Dünya Bankası daha yeşil bir dünya düzeni için atakta

Dünya Bankası daha yeşil bir dünya düzeni için atakta
© 
By Akif Altundaseuronews
Haberi paylaşınYorumlar
Haberi paylaşınClose Button
Aşağıda yerleştirilen video haber linkini kopyalayın/yapıştırınCopy to clipboardCopied

Afrika için çevreci beynelmilel bir büyüme yolunun takip edilmesi ve yeryüzünde daha yeşil ekonomik bir düzen kurulması çağrısı yapan Dünya Bankası Başkanı Jim Yong Kim, önümüzdeki aylarda açıklayacak

REKLAM

Paris’in ev sahipliğinde düzenlenen Birleşmiş Milletler İklim Zirvesi COP 21’de iklim değişikliği uluslararası tartışmaların merkezinde yer aldı. Dünya Bankası Başkanı Jim Yong Kim ile zirve esnasında buluştuk.
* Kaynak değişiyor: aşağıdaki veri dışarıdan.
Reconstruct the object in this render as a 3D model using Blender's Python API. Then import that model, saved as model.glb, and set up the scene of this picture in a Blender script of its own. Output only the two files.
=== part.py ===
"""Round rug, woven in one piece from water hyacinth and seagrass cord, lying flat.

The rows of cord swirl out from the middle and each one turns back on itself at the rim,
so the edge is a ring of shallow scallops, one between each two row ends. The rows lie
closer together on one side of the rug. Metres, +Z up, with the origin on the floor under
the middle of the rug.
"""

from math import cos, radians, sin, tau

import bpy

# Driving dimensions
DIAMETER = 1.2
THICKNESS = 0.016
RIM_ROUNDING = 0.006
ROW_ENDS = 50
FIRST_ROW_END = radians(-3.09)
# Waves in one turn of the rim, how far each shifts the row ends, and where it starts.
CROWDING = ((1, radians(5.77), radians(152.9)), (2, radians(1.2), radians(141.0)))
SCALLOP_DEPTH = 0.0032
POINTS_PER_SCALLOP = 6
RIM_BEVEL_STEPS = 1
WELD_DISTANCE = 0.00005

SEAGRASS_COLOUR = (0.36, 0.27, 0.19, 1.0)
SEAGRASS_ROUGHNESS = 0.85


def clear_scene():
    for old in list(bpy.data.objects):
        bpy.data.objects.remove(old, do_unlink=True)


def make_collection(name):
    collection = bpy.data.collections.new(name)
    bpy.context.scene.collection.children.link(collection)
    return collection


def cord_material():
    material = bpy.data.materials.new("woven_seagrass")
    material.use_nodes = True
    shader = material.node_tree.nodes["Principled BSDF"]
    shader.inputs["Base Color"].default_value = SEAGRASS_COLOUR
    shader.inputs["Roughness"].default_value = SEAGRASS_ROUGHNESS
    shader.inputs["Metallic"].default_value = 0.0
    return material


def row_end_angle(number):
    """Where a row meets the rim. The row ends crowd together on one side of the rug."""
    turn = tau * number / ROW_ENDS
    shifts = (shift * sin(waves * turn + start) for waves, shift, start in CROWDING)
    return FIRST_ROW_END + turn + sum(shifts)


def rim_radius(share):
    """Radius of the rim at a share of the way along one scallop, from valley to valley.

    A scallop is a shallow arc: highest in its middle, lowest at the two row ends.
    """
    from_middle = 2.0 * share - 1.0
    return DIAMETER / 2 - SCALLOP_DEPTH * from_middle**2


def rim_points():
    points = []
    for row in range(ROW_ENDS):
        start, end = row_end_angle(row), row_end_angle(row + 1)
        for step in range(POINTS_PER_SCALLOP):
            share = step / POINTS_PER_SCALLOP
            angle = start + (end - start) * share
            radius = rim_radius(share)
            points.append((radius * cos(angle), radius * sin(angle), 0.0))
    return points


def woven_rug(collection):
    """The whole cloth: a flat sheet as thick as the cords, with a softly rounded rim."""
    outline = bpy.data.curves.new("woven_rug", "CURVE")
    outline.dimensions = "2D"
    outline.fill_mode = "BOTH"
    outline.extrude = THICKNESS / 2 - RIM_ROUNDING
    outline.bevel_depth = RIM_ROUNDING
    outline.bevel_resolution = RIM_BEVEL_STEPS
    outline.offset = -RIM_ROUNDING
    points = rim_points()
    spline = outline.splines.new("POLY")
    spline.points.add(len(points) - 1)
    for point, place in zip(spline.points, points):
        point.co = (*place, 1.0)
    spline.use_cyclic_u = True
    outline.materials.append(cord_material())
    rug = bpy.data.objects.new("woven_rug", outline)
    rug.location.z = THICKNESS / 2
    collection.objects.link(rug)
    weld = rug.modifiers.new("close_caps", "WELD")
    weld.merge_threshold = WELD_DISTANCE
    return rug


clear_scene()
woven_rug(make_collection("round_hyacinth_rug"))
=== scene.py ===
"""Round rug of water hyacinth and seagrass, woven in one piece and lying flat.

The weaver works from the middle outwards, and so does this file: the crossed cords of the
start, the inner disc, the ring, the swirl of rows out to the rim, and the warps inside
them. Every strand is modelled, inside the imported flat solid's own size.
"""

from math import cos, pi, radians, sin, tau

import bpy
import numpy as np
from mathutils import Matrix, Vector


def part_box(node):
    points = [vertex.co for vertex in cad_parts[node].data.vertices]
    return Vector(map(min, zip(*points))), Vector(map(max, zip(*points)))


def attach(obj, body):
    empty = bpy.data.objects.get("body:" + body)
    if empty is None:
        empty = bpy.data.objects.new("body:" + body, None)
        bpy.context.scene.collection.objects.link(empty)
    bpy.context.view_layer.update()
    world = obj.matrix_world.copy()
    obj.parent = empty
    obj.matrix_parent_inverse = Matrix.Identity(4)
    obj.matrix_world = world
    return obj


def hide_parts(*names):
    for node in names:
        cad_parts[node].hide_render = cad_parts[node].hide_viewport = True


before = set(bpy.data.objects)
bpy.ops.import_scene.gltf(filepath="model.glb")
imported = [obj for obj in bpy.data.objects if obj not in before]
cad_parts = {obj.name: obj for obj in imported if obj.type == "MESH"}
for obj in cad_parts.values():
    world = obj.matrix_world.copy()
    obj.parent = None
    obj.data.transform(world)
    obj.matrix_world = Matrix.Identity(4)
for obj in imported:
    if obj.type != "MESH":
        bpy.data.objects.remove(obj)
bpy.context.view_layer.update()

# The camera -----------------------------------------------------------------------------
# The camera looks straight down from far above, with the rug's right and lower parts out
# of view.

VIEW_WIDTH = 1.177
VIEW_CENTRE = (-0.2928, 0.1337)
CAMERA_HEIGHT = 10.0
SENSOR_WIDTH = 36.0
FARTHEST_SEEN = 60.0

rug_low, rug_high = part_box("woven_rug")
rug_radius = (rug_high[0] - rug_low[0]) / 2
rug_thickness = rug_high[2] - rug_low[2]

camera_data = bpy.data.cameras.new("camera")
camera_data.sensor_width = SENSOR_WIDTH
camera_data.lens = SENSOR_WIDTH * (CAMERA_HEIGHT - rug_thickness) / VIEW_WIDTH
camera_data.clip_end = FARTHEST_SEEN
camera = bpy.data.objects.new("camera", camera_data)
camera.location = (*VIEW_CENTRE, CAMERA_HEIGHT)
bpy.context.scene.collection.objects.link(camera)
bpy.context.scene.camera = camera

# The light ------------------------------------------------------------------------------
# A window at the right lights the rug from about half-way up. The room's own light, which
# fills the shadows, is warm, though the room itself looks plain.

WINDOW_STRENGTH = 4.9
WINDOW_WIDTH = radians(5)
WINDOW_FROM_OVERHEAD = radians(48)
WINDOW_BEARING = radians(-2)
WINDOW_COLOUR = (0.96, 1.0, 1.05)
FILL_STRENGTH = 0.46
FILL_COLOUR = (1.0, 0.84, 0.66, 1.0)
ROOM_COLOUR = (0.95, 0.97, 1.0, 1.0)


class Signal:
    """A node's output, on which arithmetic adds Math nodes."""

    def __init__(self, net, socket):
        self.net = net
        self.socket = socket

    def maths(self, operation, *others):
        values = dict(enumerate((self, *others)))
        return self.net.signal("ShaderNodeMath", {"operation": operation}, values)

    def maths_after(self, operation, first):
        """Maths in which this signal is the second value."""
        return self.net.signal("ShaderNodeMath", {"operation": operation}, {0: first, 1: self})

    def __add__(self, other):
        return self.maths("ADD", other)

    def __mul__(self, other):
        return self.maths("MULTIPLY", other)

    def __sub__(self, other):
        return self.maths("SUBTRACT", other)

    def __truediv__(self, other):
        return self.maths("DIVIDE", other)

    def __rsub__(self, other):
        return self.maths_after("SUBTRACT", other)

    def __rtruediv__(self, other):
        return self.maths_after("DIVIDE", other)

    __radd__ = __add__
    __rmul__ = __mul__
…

Afrika için çevreci beynelmilel bir büyüme yolunun takip edilmesi ve yeryüzünde daha yeşil ekonomik bir düzen kurulması çağrısı yapan Başkan Yong Kim, önümüzdeki aylarda açıklayacakları yeni küresel yeşil ekonomik açılımlardan bahsetti.

euronews:
“Dünya Bankası Afrika için Çevre İş Plan’ı adı verilen yeni bir proje başlattı. Planın içeriğini açıklayabilir misiniz?”
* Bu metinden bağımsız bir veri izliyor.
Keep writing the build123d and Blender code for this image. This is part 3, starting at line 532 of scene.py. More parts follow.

Dünya Bankası Başkanı Jim Yong Kim:
“Plan çok açık ve net. Önümüzdeki 4 yıl için ek 16 milyar Dolar’dan fazla yardım çağrısı yaptık. Üstesinden gelmemiz gereken bir çok zorluk var. Afrika planları anlaşılacağı üzere çoğunlukla sağlık alanı ve büyük ölçüde doğal afetlere uyum konusundadır. Yani örneğin Afrika toprakları sürekli erozyona uğruyor. Toprak kayması çölleşmeden kaynaklanıyor. Bunu önlemek için yeşil duvar denilen bir projeye destek çağrısı yaptık. Yeşil duvar inşası tam manasıyla tarıma elverişli arazilerin çölleşmesini engellemek için.”
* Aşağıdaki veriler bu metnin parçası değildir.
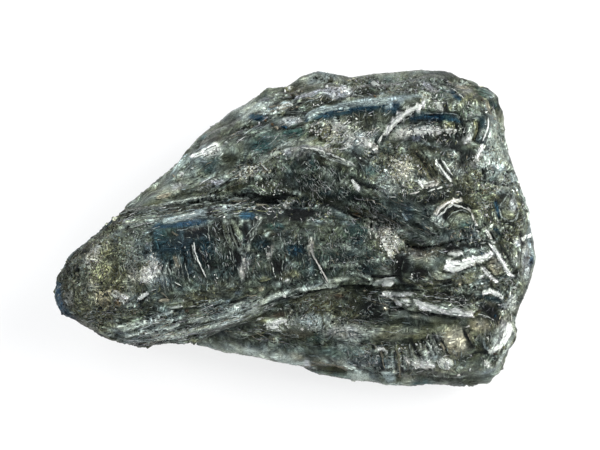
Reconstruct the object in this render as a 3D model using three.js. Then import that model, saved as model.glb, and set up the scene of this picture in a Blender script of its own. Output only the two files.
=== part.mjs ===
// Cylindrite: a small cabinet piece broken out as one solid bundle of
// intergrown, slightly bent cylindrical crystals.  Millimetres, +Z up, +X along
// the bundle, bottom centre of the bounding box at the origin.
import * as THREE from 'three';
import { mergeVertices } from 'three/addons/utils/BufferGeometryUtils.js';

// ---------------------------------------------------------------- dimensions
const ROWS = 62;          // grid rows from the left tip to the right end
const COLS = 70;          // grid columns around the bundle
const CAP_L = 0.20;       // share of the rows spent on the broken left end
const CAP_R = 0.24;       // share of the rows spent on the right end
const SKIN = 16.0;        // farthest the skin can lie from the spine
const WELD = 0.25;        // width of the blend where two crystals are grown together
const SPINE_A = [-11.0, -3.2, 5.6];
const SPINE_B = [10.5, -0.6, 4.4];
const SMOOTH = 0.7;       // grid steps of smoothing over the skin

// Direction the cabinet side faces, and the outline of the piece seen from it.
const FACE_ELEV = THREE.MathUtils.degToRad(72);
const FACE_DIST = 166.6667;
const FACE_AIM = [0.30, 0.10, 5.6];
const FACE_MID = [0.0, -0.4667];   // centre the outline is fitted about
const OUTLINE = [
  [15.53, -0.47], [15.2, 1.13], [14.73, 2.6], [14.13, 4.13], [13.8, 5.67], [13.6, 7.27],
  [12.87, 8.8], [11.27, 9.67], [9.73, 10.27], [7.87, 10.33], [6.13, 10.2], [4.67, 10.07],
  [3.33, 9.87], [2.27, 10.07], [1.13, 10.27], [0.0, 9.93], [-1.0, 9.27], [-2.07, 9.07],
  [-2.93, 8.53], [-3.73, 8.0], [-4.6, 7.53], [-5.4, 6.93], [-6.27, 6.4], [-7.0, 5.8],
  [-7.6, 5.07], [-8.2, 4.27], [-9.0, 3.53], [-9.93, 2.73], [-11.0, 1.73], [-12.13, 0.73],
  [-13.53, -0.47], [-15.33, -2.0], [-16.13, -3.4], [-16.2, -4.73], [-15.73, -5.93],
  [-14.13, -6.87], [-12.53, -7.73], [-10.53, -8.13], [-8.67, -7.87], [-7.47, -7.8],
  [-6.73, -8.0], [-5.73, -8.33], [-4.73, -8.6], [-3.67, -8.73], [-2.67, -8.8], [-1.8, -9.0],
  [-0.93, -9.2], [0.0, -9.47], [1.0, -9.93], [2.07, -10.13], [3.2, -10.33], [4.47, -10.53],
  [5.93, -10.73], [7.47, -10.73], [8.67, -10.6], [10.0, -10.73], [11.47, -10.8],
  [12.67, -10.47], [13.4, -9.67], [13.87, -8.47], [14.47, -7.33], [14.4, -6.2],
  [14.73, -5.27], [15.33, -3.87], [15.73, -2.13],
];

// Every crystal: [x, y, z, radius] along its own axis.
const CRYSTALS = {
  barrel: [[-15.1, -4.03, 5.0, 1.0], [-14.16, -3.75, 5.2, 2.1], [-12.95, -3.63, 5.5, 3.15], [-11.47, -3.58, 5.8, 4.0], [-9.6, -3.6, 6.1, 4.45], [-6.29, -3.27, 6.6, 4.25], [-2.99, -2.7, 7.2, 3.55], [0.3, -2.31, 7.7, 2.8], [3.57, -2.54, 8.0, 2.1], [6.96, -3.5, 8.0, 1.2]],
  backridge: [[-8.56, 3.63, 2.9, 0.9], [-6.67, 5.33, 3.0, 1.3], [-3.95, 7.43, 3.2, 1.8], [-0.93, 8.82, 3.4, 1.8], [3.04, 9.55, 3.6, 1.8], [7.16, 9.84, 3.6, 1.85], [11.0, 9.7, 3.6, 1.75]],
  backbump: [[0.16, 10.24, 3.7, 1.05], [2.09, 10.61, 3.7, 1.05]],
  slope: [[-10.35, 1.26, 4.0, 1.1], [-7.78, 2.62, 4.6, 1.9], [-4.41, 4.09, 5.3, 2.4], [-0.37, 5.19, 5.8, 2.7], [3.66, 5.94, 6.1, 2.9]],
  flank: [[-9.05, 1.01, 5.6, 1.6], [-5.03, 1.66, 6.2, 2.0], [-0.36, 2.02, 6.8, 2.2], [2.95, 1.63, 7.1, 2.2]],
  bar: [[-0.24, 6.36, 6.9, 0.8], [2.3, 7.0, 7.5, 1.05], [4.97, 7.38, 7.8, 1.15], [7.64, 7.6, 7.8, 1.1], [10.67, 7.85, 7.5, 1.0]],
  bar2: [[-3.22, 7.6, 5.5, 0.8], [-0.38, 8.64, 6.0, 0.95], [2.33, 8.99, 6.2, 0.95], [4.22, 8.6, 6.1, 0.8]],
  upper: [[-4.44, 5.34, 4.6, 2.2], [0.3, 6.52, 5.3, 2.8], [5.7, 6.99, 5.6, 3.0], [10.78, 6.92, 5.4, 2.8]],
  centre: [[-3.71, 1.44, 5.8, 1.7], [-0.7, 2.75, 6.7, 2.3], [2.95, 2.69, 7.3, 2.6], [6.91, 1.08, 7.3, 2.6], [10.55, -0.5, 6.8, 2.3]],
  c0: [[9.15, 8.88, 4.8, 1.9], [12.01, 8.51, 4.6, 1.75]],
  c1: [[5.64, 5.55, 7.0, 1.2], [9.65, 5.97, 7.2, 1.3], [12.21, 6.22, 6.9, 1.2]],
  c2: [[5.98, 3.99, 6.6, 2.0], [10.3, 3.74, 6.7, 2.0], [12.6, 3.63, 6.2, 1.9]],
  c3: [[8.57, 0.16, 6.9, 1.9], [11.56, 0.44, 6.9, 1.9], [13.6, 0.78, 6.3, 1.7]],
  c4: [[7.32, -3.85, 8.7, 1.15], [10.05, -3.71, 8.7, 1.15], [13.24, -2.84, 8.1, 1.05]],
  c5: [[7.86, -4.66, 6.4, 1.5], [11.17, -4.6, 6.2, 1.6], [13.52, -4.42, 5.6, 1.5]],
  fill: [[2.31, 1.07, 4.8, 4.0], [7.02, 1.49, 4.6, 4.6], [10.73, 1.55, 4.4, 4.3]],
  rim: [[12.7, 8.82, 2.6, 1.4], [13.45, 5.76, 2.6, 1.3], [13.98, 2.8, 2.8, 1.5], [14.37, -0.12, 3.0, 1.5], [13.97, -3.03, 2.8, 1.5], [13.05, -5.77, 2.6, 1.5], [12.61, -7.79, 2.4, 1.5]],
  lower: [[-5.4, -6.66, 2.3, 0.75], [-2.71, -6.6, 2.6, 1.3], [0.63, -6.3, 3.0, 2.1], [4.3, -6.41, 3.4, 2.7], [8.96, -6.74, 3.6, 2.85], [11.89, -7.1, 3.4, 2.4]],
  under: [[-7.73, -4.46, 3.4, 1.4], [-3.7, -4.64, 4.0, 2.2], [0.3, -4.26, 4.6, 2.6], [4.95, -4.1, 5.0, 2.6]],
  lip: [[0.84, -8.02, 1.7, 0.6], [3.65, -8.53, 1.8, 0.9], [8.33, -8.79, 2.0, 1.2], [11.95, -8.66, 2.0, 1.25]],
  d3: [[5.07, -4.99, 5.2, 0.9], [8.88, -5.9, 5.5, 1.1], [12.6, -6.17, 5.0, 1.2]],
  base: [[-4.47, 1.92, 2.2, 2.2], [0.3, 1.92, 2.2, 3.6], [7.12, 1.27, 2.0, 4.6], [9.84, 0.91, 2.0, 4.5]],
  end: [[11.6, 8.0, 4.4, 1.5], [12.3, 5.5, 5.0, 1.5], [12.8, 2.8, 5.3, 1.6], [13.4, 0.0, 5.2, 1.8], [13.2, -2.8, 5.4, 1.6], [12.4, -5.6, 4.9, 1.7], [11.9, -7.4, 4.0, 1.5]],
  keelfront: [[-4.6, -5.7, 1.5, 0.8], [0.2, -6.0, 1.8, 1.7], [5.5, -6.2, 2.1, 2.2], [11.2, -6.1, 2.2, 2.3]],
  keelback: [[-6.6, 4.2, 1.8, 1.5], [-1.5, 7.0, 2.0, 1.9], [4.5, 7.6, 2.2, 2.2], [11.0, 7.4, 2.3, 2.2]],
  keelbarrel: [[-11.4, -3.3, 4.2, 2.6], [-7.4, -3.0, 2.6, 2.7], [-2.5, -2.6, 2.4, 2.7], [2.5, -2.8, 2.4, 2.8], [9.5, -3.4, 2.4, 2.8]],
  keelleft: [[-9.0, 0.4, 3.2, 1.6], [-6.6, 1.3, 2.2, 2.2], [-3.0, 1.2, 2.2, 2.5]],
};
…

“Ayrıca sert hava şartlarına daha iyi uyum sağlanmasına ihtiyaç var. Çok basit şeyler aslında. Yani yıkıcı etkileri olan şiddetli hava koşullarına karşı erken uyarı sistemlerinin kurulması gibi. Nihayetinde ise daha fazla veriye ihtiyacımız var. Örneğin sel baskınlarına dayanıklı evlerin, yolların ve tarım arazilerinin oluşturulması için kapasitenin nasıl geliştirilmesi gerektiğini anlamalıyız.”

“Verileri nerelerde kullanmamız gerektiğini anlamamız lazım. Bir sonraki adımda Afrika’ya yardım ederken kullanacağımız bilgiye ihtiyacımız var. Tüm bunlar bu planın parçası. Ayrıca yenilenebilir enerji için finansmanımızı arttıracağız. Afrika’da yenilenebilir enerji talebi çok yüksek fakat bunun için kaynak yetersiz. Çok düşük maliyetli finansal kaynak sağlama yollarını bulmalıyız. Böylece yenilenebilir enerjide daha fazla yatırım yapılabilir.”

euronews:
“Neden özellikle Afrika üzerine odaklanmaya karar verdiniz?”

Jim Yong Kim:
“Afrika ülkeleriyle bizim en büyük endişemiz, iklim değişikliği zirvesinde tartışılacak konuların havadaki karbon miktarının zengin ülkelerin yararına düşürülmesi üzerine olmasıydı. Fakir ülkeler de ‘Peki biz ne olacağız? Karbonu atmosfere salan biz değiliz ama en fazla zarar gören bizleriz ve iklim değişikliğinin vebali sizin boynunuzda’ diyeceklerdi. Eğer zirveden olumlu bir icraat kararı çıkacaksa Afrika’nın durumu önlerinde.”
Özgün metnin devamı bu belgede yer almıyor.